> **Task prompt**:
Copy out each line of the material below that holds the string "with".

:::::

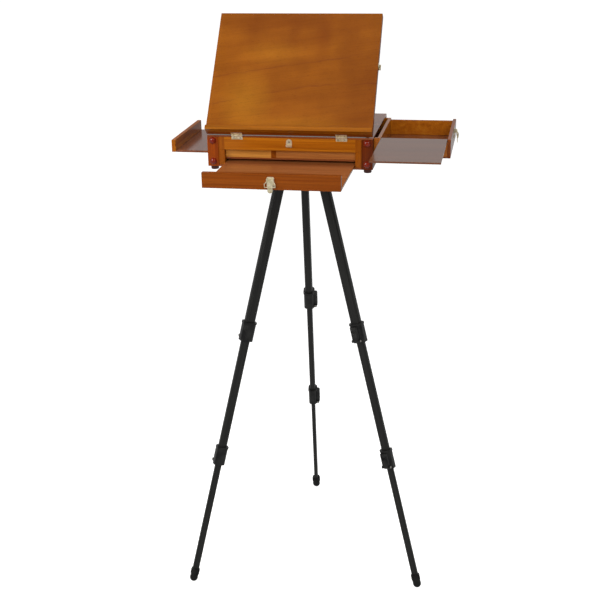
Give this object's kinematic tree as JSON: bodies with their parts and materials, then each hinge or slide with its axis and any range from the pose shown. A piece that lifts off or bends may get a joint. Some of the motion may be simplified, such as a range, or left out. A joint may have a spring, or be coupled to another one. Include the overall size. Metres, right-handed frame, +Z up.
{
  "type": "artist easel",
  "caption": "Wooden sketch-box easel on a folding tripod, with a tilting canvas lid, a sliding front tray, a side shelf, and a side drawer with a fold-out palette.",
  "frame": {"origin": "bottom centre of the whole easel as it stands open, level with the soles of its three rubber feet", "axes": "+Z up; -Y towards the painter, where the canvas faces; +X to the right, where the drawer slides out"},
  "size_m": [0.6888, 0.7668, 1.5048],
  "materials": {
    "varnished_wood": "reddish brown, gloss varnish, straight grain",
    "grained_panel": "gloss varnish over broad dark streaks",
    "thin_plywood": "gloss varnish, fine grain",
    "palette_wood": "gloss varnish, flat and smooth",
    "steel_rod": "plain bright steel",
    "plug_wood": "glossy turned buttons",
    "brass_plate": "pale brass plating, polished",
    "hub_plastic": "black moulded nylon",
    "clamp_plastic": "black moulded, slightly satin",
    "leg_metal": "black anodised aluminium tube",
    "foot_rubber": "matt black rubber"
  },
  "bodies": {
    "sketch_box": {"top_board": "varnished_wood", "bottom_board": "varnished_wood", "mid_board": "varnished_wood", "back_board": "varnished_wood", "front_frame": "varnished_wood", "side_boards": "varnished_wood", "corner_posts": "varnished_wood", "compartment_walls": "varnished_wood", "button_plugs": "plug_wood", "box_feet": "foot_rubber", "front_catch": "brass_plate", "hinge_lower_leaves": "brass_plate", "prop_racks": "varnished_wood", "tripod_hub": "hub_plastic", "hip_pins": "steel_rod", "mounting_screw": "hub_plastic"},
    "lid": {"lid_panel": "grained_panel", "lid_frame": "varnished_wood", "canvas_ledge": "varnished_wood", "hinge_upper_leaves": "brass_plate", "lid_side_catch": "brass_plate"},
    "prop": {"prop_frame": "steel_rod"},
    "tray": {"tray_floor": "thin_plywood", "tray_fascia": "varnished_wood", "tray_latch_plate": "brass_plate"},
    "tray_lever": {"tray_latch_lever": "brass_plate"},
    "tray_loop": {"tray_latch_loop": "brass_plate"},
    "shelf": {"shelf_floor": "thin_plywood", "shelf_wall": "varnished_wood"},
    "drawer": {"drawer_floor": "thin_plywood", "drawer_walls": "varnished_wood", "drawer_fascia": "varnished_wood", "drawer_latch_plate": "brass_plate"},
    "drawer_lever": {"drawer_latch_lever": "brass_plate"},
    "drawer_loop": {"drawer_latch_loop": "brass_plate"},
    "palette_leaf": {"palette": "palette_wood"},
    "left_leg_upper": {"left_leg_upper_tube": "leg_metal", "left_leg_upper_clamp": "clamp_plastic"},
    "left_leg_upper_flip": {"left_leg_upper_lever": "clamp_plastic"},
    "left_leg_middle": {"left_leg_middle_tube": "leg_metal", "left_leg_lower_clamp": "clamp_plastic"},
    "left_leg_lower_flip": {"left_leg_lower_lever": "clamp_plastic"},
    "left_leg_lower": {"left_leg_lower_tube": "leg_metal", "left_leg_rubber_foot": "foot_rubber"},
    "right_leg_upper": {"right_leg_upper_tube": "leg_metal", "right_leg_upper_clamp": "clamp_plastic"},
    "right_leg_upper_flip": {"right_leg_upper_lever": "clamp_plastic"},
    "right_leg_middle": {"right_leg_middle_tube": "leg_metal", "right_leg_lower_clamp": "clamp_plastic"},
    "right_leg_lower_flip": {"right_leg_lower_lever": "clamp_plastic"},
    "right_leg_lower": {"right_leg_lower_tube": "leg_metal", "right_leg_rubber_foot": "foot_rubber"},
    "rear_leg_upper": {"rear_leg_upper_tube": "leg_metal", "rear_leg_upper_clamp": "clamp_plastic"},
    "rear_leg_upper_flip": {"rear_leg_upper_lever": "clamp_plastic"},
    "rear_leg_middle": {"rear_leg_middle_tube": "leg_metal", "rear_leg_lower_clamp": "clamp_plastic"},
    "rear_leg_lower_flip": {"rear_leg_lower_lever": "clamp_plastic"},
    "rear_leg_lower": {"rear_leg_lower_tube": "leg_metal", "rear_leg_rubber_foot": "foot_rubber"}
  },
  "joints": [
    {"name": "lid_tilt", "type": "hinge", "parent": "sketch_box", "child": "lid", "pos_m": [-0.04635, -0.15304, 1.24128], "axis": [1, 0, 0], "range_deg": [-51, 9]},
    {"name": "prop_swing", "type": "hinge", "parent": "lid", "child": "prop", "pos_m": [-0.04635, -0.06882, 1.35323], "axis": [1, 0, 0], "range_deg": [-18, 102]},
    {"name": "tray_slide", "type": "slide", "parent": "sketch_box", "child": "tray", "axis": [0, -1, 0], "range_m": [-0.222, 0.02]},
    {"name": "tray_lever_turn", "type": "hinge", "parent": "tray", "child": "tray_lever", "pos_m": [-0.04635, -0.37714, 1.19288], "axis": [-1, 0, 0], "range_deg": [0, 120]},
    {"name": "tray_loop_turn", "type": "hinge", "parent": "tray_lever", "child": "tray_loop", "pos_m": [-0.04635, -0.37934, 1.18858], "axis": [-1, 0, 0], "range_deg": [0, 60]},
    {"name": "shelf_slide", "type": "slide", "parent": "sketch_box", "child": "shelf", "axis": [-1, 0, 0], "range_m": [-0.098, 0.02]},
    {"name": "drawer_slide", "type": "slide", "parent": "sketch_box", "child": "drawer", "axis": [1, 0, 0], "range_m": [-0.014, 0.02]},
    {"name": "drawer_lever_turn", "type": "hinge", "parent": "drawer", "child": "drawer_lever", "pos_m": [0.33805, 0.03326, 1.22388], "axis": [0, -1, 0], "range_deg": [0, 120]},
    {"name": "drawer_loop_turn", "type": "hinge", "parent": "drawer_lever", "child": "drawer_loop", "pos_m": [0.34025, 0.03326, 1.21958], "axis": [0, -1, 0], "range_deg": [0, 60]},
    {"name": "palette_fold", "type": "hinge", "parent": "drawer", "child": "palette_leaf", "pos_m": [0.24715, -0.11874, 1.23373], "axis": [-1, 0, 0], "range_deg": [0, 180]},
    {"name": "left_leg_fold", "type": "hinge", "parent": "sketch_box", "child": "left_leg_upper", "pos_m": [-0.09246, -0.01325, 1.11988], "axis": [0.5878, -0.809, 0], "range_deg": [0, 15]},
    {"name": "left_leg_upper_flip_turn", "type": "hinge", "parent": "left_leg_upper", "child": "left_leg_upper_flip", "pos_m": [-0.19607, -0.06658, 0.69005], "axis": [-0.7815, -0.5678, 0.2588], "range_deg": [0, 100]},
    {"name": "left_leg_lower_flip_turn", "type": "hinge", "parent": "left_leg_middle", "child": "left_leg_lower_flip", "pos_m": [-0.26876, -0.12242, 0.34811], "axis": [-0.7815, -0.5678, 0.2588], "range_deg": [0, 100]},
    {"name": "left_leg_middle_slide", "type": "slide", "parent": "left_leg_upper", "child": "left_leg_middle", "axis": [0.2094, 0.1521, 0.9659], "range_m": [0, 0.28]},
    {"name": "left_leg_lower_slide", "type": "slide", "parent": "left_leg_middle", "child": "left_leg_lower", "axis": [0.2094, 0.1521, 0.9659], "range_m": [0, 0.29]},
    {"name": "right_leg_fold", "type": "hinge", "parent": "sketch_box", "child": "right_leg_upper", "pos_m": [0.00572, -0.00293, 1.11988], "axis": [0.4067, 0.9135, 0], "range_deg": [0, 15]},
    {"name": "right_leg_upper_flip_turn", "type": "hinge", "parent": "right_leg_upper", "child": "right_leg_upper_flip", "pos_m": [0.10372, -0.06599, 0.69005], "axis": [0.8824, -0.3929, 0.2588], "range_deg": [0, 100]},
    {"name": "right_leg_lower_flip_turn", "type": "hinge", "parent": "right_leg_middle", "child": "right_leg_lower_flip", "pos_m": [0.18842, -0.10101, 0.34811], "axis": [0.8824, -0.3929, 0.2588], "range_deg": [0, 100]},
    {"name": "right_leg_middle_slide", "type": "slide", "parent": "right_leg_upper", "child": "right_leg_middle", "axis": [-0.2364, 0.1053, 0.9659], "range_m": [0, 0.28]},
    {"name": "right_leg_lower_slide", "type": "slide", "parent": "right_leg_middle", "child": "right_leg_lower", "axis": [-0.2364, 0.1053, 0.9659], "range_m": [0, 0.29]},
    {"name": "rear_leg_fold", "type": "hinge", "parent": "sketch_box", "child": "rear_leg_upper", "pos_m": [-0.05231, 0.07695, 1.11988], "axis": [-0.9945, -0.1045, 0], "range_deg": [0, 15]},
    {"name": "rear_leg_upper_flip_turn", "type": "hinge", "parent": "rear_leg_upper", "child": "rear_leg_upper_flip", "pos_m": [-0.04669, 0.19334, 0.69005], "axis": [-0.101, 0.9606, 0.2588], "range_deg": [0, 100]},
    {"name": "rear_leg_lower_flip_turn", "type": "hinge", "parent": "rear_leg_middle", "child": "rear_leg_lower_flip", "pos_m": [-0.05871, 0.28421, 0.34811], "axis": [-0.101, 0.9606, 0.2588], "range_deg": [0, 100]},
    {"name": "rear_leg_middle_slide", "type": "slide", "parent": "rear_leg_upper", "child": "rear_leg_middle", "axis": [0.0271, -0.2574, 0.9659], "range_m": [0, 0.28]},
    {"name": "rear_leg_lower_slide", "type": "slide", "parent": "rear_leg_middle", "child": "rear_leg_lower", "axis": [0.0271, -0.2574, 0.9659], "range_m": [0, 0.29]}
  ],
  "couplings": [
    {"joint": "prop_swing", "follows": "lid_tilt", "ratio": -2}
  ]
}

:::::

> **Answer to this exercise**:
Give this object's kinematic tree as JSON: bodies with their parts and materials, then each hinge or slide with its axis and any range from the pose shown. A piece that lifts off or bends may get a joint. Some of the motion may be simplified, such as a range, or left out. A joint may have a spring, or be coupled to another one. Include the overall size. Metres, right-handed frame, +Z up.
  "caption": "Wooden sketch-box easel on a folding tripod, with a tilting canvas lid, a sliding front tray, a side shelf, and a side drawer with a fold-out palette.",
  "frame": {"origin": "bottom centre of the whole easel as it stands open, level with the soles of its three rubber feet", "axes": "+Z up; -Y towards the painter, where the canvas faces; +X to the right, where the drawer slides out"},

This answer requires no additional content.